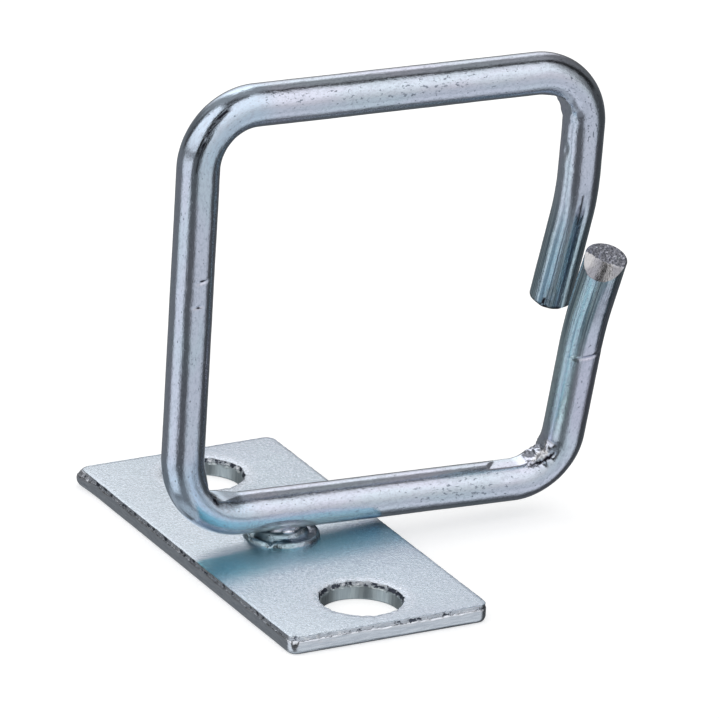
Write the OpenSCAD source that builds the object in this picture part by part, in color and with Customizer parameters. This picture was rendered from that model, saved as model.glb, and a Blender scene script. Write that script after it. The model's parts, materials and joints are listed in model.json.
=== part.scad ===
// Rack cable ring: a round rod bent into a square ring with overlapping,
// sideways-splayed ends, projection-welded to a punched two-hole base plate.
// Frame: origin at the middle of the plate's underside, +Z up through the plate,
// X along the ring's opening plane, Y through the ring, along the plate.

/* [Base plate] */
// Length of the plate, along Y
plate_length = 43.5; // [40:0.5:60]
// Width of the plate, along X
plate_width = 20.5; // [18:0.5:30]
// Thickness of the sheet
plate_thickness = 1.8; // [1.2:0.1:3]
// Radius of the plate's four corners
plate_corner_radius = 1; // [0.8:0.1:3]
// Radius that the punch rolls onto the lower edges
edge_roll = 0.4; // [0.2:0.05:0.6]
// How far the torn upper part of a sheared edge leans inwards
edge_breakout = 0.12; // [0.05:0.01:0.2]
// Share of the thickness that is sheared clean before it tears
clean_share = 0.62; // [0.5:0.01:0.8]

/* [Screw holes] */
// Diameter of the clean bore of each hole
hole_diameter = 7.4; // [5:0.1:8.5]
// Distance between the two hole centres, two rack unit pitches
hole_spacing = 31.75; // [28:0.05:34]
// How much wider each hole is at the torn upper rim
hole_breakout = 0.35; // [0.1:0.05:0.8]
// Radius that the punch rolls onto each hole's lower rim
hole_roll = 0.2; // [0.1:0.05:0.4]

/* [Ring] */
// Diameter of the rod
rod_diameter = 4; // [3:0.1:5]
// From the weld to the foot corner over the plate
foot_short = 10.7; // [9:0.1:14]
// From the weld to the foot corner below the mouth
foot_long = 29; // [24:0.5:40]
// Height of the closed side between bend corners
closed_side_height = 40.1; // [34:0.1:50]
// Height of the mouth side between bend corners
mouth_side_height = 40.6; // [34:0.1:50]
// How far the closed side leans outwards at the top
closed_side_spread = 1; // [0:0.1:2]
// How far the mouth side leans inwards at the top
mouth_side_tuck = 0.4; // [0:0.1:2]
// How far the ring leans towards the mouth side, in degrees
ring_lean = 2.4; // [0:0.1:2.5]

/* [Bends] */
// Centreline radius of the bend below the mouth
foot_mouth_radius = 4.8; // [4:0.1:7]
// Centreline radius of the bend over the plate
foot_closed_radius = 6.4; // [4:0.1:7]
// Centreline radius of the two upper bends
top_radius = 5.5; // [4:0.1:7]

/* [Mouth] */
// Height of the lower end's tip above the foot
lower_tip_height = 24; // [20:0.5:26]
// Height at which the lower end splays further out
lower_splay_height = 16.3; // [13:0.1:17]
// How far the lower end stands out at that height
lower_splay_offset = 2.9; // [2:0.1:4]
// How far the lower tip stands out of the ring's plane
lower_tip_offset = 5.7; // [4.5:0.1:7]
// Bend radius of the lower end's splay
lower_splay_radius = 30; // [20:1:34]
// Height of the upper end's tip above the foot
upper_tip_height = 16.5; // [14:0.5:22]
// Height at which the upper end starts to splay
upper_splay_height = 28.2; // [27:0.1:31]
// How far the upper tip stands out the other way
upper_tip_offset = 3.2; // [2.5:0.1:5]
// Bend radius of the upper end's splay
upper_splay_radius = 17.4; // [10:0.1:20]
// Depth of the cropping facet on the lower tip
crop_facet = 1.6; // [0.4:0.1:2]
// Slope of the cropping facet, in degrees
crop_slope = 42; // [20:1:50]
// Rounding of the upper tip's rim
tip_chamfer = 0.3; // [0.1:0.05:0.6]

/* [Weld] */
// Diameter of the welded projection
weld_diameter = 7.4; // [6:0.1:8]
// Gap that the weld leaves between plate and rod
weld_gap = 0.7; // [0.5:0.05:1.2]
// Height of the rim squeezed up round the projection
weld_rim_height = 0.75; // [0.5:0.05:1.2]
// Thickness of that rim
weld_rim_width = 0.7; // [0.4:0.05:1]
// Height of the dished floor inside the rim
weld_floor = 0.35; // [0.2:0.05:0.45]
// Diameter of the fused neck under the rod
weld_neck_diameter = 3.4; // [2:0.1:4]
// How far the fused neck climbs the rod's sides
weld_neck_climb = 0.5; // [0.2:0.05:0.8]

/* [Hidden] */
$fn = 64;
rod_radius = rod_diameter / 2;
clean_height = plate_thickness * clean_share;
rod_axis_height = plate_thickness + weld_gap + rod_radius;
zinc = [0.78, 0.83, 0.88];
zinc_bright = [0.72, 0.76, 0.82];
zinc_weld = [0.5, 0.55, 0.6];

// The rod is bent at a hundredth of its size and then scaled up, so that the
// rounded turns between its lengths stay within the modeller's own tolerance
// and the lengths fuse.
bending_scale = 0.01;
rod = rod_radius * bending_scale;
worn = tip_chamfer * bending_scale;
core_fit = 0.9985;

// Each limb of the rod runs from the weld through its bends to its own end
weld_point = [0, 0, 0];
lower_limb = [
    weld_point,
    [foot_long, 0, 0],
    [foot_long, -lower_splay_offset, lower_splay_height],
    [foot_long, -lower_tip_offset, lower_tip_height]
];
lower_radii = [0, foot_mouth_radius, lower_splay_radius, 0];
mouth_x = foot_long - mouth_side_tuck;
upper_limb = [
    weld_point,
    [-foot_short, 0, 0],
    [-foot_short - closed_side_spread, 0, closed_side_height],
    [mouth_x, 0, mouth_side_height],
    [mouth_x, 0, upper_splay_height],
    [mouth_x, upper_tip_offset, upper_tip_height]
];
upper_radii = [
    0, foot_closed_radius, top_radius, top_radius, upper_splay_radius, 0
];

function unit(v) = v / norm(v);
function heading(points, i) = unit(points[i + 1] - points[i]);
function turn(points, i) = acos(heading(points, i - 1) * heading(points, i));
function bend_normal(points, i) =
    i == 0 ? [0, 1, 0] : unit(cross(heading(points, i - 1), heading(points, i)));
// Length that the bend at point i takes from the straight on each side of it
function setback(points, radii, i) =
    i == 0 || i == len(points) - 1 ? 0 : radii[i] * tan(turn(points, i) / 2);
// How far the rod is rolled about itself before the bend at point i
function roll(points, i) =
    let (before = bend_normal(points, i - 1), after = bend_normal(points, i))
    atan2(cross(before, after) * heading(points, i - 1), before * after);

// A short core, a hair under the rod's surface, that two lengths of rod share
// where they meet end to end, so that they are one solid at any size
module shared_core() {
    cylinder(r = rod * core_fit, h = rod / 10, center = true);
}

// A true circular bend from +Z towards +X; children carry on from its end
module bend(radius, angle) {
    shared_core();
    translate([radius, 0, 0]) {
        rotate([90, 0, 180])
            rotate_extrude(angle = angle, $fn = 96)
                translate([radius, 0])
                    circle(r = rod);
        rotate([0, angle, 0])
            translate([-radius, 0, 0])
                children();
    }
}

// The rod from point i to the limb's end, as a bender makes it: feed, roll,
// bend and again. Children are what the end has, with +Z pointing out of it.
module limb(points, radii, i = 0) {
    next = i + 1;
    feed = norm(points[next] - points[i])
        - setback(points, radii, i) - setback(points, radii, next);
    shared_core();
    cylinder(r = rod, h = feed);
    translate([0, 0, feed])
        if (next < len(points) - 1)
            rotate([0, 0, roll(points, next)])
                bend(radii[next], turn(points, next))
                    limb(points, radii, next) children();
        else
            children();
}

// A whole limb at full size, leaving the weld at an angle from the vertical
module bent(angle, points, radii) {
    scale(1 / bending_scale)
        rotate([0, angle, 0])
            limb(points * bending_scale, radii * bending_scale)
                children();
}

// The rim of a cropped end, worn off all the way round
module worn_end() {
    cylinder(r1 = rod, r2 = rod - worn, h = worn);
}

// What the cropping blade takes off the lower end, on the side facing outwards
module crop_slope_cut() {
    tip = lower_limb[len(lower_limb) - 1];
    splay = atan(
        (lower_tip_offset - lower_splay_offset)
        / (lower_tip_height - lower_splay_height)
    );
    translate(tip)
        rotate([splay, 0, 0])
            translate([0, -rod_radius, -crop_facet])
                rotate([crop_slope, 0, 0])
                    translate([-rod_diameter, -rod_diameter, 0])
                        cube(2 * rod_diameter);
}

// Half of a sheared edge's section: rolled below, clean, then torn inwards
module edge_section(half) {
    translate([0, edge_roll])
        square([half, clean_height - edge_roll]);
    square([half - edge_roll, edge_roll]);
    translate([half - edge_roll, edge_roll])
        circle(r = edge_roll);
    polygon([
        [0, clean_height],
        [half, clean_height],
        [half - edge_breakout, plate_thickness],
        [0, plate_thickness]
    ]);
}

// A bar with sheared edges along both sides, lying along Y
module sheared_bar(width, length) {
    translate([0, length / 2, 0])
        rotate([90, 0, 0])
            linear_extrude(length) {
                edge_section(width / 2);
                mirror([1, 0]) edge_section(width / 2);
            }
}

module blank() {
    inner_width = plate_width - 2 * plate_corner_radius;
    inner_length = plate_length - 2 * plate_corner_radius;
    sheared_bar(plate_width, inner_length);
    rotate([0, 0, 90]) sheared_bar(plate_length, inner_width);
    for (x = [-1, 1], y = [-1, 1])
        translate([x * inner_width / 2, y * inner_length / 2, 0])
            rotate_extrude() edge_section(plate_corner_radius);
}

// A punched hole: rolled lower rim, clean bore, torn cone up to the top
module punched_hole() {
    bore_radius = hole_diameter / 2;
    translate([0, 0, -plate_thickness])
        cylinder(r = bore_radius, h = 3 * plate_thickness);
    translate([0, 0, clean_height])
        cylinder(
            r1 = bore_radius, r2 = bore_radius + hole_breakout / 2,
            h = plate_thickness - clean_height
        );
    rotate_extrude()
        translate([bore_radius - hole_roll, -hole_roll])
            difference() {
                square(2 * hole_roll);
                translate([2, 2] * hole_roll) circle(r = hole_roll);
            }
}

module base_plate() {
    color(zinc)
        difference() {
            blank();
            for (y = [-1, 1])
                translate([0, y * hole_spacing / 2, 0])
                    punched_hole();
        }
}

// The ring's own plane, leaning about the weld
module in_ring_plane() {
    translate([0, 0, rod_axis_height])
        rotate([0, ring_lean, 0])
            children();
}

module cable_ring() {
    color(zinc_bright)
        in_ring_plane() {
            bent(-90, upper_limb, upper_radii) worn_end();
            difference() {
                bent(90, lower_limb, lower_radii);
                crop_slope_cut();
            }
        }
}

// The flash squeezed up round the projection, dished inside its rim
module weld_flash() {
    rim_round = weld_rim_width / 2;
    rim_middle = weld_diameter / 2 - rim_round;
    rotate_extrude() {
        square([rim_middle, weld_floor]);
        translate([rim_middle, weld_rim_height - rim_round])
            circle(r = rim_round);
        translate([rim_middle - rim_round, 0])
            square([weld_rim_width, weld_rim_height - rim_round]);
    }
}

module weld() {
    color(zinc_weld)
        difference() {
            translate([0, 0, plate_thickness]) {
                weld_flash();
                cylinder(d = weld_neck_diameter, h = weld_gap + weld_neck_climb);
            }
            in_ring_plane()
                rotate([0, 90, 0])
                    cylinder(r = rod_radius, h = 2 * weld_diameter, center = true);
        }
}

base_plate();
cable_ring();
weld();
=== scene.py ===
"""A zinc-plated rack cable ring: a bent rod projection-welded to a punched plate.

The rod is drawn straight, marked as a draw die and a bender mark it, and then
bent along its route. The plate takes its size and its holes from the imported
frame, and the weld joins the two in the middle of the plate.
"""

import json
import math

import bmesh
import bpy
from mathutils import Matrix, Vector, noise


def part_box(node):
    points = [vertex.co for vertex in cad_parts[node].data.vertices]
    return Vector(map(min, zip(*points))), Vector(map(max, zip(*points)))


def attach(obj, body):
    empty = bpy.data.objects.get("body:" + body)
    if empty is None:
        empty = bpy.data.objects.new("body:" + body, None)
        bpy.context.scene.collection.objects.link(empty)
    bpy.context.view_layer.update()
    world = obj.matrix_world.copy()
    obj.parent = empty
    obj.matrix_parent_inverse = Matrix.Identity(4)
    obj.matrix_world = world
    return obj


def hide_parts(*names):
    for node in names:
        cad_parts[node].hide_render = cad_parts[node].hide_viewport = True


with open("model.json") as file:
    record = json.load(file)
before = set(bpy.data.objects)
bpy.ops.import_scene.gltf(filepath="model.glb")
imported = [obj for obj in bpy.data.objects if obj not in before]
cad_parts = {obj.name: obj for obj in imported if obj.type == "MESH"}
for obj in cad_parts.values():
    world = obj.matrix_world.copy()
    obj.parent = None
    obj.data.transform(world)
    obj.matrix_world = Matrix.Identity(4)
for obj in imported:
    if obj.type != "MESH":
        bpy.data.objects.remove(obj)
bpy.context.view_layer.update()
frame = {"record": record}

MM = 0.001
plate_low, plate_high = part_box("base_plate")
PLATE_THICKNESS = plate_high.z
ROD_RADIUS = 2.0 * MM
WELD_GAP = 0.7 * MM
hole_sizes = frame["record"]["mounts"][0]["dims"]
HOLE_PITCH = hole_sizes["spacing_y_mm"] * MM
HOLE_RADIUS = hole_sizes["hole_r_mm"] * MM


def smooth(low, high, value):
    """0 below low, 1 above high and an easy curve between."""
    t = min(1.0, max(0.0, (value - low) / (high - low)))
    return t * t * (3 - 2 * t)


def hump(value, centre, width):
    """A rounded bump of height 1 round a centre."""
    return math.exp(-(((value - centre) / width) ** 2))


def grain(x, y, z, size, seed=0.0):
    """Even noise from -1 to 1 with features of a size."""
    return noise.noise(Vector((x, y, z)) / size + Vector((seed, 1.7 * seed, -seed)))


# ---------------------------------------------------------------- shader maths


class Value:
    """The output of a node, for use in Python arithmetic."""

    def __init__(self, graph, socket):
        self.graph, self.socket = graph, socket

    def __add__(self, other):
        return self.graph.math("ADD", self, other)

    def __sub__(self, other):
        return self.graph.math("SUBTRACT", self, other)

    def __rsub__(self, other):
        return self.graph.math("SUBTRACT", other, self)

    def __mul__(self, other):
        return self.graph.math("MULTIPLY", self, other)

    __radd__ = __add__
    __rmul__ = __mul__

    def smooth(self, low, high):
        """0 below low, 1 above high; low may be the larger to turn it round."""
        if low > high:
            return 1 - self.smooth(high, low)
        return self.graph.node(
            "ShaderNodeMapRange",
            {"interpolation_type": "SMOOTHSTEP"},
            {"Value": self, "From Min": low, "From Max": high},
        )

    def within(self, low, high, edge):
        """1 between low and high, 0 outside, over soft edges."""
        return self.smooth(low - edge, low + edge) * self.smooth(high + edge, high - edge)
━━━
▶ _Brief_: Repeat word for word the stretch of lines from the one with "cylinder(d = weld_neck_diameter, h" down to the one with "import math", both included.

▶ _Solution for this task_:
                cylinder(d = weld_neck_diameter, h = weld_gap + weld_neck_climb);
            }
            in_ring_plane()
                rotate([0, 90, 0])
                    cylinder(r = rod_radius, h = 2 * weld_diameter, center = true);
        }
}

base_plate();
cable_ring();
weld();
=== scene.py ===
"""A zinc-plated rack cable ring: a bent rod projection-welded to a punched plate.

The rod is drawn straight, marked as a draw die and a bender mark it, and then
bent along its route. The plate takes its size and its holes from the imported
frame, and the weld joins the two in the middle of the plate.
"""

import json
import math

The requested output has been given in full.